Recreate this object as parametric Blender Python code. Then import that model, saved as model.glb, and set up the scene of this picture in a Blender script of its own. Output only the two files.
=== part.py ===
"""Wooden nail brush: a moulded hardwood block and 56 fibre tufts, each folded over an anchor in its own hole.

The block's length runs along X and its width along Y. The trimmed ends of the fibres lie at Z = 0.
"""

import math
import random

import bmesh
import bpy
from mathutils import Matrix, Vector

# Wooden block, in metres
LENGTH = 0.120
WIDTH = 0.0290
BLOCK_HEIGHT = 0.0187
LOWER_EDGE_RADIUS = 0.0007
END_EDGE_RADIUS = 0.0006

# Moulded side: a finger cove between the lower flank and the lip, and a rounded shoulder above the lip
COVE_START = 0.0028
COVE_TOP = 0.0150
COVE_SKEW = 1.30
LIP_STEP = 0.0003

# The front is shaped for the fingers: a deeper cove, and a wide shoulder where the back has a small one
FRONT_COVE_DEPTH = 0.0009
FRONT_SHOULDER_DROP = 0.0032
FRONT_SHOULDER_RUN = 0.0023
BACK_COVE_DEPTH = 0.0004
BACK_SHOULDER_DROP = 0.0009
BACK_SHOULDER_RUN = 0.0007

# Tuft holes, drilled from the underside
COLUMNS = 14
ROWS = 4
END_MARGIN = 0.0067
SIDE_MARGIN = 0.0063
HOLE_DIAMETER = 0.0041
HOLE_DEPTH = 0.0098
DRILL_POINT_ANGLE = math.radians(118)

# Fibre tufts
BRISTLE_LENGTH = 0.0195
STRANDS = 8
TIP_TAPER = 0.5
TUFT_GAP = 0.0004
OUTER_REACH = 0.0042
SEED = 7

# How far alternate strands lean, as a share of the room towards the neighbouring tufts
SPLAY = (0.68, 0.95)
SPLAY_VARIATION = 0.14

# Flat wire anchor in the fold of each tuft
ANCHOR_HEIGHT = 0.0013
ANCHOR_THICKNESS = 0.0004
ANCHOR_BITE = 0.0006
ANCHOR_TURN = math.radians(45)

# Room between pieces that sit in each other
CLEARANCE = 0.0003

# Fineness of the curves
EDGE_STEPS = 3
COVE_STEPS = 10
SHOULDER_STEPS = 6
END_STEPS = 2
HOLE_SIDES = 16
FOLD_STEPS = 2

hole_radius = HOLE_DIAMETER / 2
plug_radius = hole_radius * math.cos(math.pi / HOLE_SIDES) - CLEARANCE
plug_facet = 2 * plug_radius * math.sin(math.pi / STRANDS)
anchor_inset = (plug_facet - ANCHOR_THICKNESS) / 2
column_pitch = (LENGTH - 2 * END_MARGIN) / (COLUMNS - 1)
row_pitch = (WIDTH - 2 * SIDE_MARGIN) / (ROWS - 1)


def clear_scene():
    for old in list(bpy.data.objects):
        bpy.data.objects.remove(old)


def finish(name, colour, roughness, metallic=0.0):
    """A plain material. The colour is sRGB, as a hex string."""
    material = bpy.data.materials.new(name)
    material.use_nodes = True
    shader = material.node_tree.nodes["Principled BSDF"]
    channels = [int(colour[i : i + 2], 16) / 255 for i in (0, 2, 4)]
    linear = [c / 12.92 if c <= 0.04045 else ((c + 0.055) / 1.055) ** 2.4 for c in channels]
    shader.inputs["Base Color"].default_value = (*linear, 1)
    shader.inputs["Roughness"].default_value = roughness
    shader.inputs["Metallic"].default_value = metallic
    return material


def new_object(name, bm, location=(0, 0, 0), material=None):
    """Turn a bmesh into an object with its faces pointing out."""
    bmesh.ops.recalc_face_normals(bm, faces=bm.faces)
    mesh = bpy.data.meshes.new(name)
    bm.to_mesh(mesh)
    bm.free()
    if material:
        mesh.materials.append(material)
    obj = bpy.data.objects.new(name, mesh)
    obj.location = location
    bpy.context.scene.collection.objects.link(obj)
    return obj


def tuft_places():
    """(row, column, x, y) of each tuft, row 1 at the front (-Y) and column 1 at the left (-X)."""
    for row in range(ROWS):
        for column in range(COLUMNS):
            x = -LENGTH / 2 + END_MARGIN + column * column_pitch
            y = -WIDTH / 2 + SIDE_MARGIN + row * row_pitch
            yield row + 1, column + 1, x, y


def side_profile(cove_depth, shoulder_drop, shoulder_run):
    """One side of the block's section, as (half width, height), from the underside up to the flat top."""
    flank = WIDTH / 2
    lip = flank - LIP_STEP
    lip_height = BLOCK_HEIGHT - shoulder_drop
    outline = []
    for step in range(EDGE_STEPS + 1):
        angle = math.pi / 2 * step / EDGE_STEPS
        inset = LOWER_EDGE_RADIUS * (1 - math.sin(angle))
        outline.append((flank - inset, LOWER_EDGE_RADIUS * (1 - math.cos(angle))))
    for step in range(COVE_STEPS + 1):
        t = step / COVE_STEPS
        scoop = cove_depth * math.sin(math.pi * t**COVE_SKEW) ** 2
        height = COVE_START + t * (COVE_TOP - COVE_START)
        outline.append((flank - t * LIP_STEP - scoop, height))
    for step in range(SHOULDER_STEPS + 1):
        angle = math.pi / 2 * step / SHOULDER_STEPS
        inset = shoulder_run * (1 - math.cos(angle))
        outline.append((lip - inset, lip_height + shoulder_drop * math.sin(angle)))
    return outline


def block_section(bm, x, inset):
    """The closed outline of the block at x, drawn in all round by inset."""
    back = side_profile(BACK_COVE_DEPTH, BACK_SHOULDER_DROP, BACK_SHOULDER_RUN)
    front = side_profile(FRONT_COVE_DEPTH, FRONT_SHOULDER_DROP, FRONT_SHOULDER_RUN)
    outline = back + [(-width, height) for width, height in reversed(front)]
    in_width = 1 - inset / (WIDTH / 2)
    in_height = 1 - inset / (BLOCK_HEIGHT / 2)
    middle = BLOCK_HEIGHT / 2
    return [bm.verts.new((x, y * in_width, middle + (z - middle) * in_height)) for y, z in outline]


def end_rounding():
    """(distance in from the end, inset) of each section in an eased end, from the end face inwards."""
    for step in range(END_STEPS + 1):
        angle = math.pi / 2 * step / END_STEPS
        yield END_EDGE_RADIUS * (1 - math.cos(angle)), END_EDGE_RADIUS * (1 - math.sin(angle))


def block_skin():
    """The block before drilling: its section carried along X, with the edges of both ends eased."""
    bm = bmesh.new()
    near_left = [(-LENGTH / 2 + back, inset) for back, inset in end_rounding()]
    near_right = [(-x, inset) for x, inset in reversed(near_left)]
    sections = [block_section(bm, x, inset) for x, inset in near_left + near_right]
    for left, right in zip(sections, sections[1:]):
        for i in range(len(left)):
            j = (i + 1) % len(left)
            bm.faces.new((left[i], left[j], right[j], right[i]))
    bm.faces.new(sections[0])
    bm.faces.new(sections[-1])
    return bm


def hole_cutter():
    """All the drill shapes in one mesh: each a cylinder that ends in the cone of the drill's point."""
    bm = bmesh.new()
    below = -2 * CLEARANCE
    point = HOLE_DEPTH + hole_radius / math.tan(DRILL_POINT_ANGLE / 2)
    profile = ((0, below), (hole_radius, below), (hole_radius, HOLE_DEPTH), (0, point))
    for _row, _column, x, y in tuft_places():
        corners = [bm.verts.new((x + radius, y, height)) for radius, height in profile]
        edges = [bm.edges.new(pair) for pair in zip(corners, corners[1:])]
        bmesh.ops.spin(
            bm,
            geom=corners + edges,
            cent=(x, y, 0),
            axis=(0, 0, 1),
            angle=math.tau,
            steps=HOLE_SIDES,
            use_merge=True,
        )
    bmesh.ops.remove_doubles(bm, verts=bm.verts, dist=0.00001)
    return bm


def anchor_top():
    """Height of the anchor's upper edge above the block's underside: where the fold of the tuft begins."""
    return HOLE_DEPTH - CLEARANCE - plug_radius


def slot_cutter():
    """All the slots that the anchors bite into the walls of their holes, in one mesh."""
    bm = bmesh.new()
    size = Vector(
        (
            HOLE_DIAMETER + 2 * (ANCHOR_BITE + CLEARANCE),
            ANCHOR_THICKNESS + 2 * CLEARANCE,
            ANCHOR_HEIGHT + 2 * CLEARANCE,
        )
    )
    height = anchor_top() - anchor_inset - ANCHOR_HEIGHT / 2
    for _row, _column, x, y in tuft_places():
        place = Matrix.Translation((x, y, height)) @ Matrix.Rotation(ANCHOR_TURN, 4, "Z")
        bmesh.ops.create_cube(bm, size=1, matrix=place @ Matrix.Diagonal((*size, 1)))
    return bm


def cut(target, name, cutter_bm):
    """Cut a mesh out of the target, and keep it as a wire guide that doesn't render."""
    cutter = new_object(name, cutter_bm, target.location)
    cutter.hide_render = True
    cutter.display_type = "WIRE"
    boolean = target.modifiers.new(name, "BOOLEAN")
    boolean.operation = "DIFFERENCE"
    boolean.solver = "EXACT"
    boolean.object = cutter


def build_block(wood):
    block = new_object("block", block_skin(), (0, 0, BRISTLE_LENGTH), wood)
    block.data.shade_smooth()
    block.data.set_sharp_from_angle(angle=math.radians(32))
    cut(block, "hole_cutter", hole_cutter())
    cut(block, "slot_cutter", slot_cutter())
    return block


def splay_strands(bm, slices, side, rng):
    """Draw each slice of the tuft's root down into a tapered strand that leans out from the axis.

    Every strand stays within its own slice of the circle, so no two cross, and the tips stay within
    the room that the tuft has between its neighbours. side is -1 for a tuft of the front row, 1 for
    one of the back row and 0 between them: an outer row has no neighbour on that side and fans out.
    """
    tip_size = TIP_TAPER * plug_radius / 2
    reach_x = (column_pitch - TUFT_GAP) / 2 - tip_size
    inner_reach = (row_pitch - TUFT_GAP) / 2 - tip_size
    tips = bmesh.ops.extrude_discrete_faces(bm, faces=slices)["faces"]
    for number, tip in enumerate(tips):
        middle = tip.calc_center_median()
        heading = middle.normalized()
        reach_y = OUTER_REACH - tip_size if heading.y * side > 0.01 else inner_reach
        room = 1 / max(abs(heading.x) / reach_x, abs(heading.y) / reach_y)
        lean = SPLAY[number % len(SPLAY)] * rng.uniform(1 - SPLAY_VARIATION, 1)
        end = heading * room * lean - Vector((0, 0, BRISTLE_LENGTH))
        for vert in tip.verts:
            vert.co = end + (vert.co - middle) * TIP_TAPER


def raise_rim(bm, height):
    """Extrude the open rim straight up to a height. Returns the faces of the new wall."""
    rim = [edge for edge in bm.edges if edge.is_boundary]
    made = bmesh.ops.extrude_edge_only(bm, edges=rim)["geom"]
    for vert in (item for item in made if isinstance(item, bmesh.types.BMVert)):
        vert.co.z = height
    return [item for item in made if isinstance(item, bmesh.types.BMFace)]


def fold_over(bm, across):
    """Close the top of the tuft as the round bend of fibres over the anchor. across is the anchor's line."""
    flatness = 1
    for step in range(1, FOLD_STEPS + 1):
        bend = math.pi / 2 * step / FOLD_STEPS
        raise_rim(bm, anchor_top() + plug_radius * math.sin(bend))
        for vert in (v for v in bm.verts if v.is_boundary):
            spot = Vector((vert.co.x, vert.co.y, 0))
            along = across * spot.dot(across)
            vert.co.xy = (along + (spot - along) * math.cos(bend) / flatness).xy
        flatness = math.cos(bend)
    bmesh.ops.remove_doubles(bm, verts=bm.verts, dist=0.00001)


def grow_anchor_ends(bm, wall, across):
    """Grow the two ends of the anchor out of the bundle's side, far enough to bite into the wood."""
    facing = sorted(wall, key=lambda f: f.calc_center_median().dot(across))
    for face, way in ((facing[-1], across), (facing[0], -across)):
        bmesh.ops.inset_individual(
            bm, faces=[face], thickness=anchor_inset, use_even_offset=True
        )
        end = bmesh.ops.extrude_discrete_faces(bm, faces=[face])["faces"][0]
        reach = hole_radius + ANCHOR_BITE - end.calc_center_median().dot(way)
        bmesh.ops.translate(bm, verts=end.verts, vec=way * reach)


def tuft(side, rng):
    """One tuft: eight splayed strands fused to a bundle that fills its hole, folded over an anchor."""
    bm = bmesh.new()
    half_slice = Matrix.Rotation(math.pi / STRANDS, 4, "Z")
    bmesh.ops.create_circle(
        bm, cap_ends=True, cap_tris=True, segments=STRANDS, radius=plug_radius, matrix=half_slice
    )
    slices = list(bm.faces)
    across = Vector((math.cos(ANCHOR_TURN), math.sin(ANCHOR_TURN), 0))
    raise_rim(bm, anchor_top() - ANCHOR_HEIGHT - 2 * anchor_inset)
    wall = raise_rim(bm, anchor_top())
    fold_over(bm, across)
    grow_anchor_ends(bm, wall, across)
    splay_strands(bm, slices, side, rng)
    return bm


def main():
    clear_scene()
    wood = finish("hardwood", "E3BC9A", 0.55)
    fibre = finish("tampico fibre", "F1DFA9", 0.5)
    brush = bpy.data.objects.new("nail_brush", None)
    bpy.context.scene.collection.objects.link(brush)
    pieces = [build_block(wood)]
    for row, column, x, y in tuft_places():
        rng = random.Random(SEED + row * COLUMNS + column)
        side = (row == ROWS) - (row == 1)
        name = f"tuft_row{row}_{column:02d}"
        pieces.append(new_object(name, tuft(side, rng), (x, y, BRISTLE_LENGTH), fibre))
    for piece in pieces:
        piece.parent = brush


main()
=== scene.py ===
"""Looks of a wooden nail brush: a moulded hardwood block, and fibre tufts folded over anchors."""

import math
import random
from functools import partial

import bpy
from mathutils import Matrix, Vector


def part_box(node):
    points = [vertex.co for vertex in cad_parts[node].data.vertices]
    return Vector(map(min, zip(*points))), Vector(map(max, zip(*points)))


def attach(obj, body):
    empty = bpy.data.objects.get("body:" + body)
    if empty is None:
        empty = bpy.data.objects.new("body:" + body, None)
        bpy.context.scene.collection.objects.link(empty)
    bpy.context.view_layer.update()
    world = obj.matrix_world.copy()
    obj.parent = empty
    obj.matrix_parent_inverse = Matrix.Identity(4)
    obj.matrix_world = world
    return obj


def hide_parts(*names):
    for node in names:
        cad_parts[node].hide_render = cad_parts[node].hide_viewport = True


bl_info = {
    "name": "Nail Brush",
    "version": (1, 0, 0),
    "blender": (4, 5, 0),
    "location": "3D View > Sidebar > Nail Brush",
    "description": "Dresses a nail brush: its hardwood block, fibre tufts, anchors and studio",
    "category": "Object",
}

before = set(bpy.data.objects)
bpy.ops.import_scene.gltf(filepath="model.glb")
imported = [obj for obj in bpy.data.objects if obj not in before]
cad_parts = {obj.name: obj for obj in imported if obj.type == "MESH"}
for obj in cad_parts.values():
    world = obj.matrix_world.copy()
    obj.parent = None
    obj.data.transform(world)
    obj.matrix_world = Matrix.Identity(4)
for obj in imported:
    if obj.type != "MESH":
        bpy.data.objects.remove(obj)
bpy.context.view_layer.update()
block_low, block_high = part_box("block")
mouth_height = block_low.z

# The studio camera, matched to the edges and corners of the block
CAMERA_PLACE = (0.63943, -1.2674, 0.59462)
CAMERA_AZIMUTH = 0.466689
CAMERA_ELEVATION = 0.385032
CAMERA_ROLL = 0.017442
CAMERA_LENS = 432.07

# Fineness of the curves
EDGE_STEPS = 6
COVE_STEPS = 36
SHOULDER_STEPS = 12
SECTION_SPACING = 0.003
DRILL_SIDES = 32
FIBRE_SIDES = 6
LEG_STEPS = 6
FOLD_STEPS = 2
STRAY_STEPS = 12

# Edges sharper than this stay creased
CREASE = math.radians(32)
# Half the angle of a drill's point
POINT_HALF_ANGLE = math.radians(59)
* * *
[Your task]
Quote word for word the lines from the line holding "bpy.context.scene.collection.objects.link(brush)" through the line holding "cad_parts[node].hide_render = cad_parts[node].hide_viewport"; include both of those lines and add nothing.

[Result below]
    bpy.context.scene.collection.objects.link(brush)
    pieces = [build_block(wood)]
    for row, column, x, y in tuft_places():
        rng = random.Random(SEED + row * COLUMNS + column)
        side = (row == ROWS) - (row == 1)
        name = f"tuft_row{row}_{column:02d}"
        pieces.append(new_object(name, tuft(side, rng), (x, y, BRISTLE_LENGTH), fibre))
    for piece in pieces:
        piece.parent = brush


main()
=== scene.py ===
"""Looks of a wooden nail brush: a moulded hardwood block, and fibre tufts folded over anchors."""

import math
import random
from functools import partial

import bpy
from mathutils import Matrix, Vector


def part_box(node):
    points = [vertex.co for vertex in cad_parts[node].data.vertices]
    return Vector(map(min, zip(*points))), Vector(map(max, zip(*points)))


def attach(obj, body):
    empty = bpy.data.objects.get("body:" + body)
    if empty is None:
        empty = bpy.data.objects.new("body:" + body, None)
        bpy.context.scene.collection.objects.link(empty)
    bpy.context.view_layer.update()
    world = obj.matrix_world.copy()
    obj.parent = empty
    obj.matrix_parent_inverse = Matrix.Identity(4)
    obj.matrix_world = world
    return obj


def hide_parts(*names):
    for node in names:
        cad_parts[node].hide_render = cad_parts[node].hide_viewport = True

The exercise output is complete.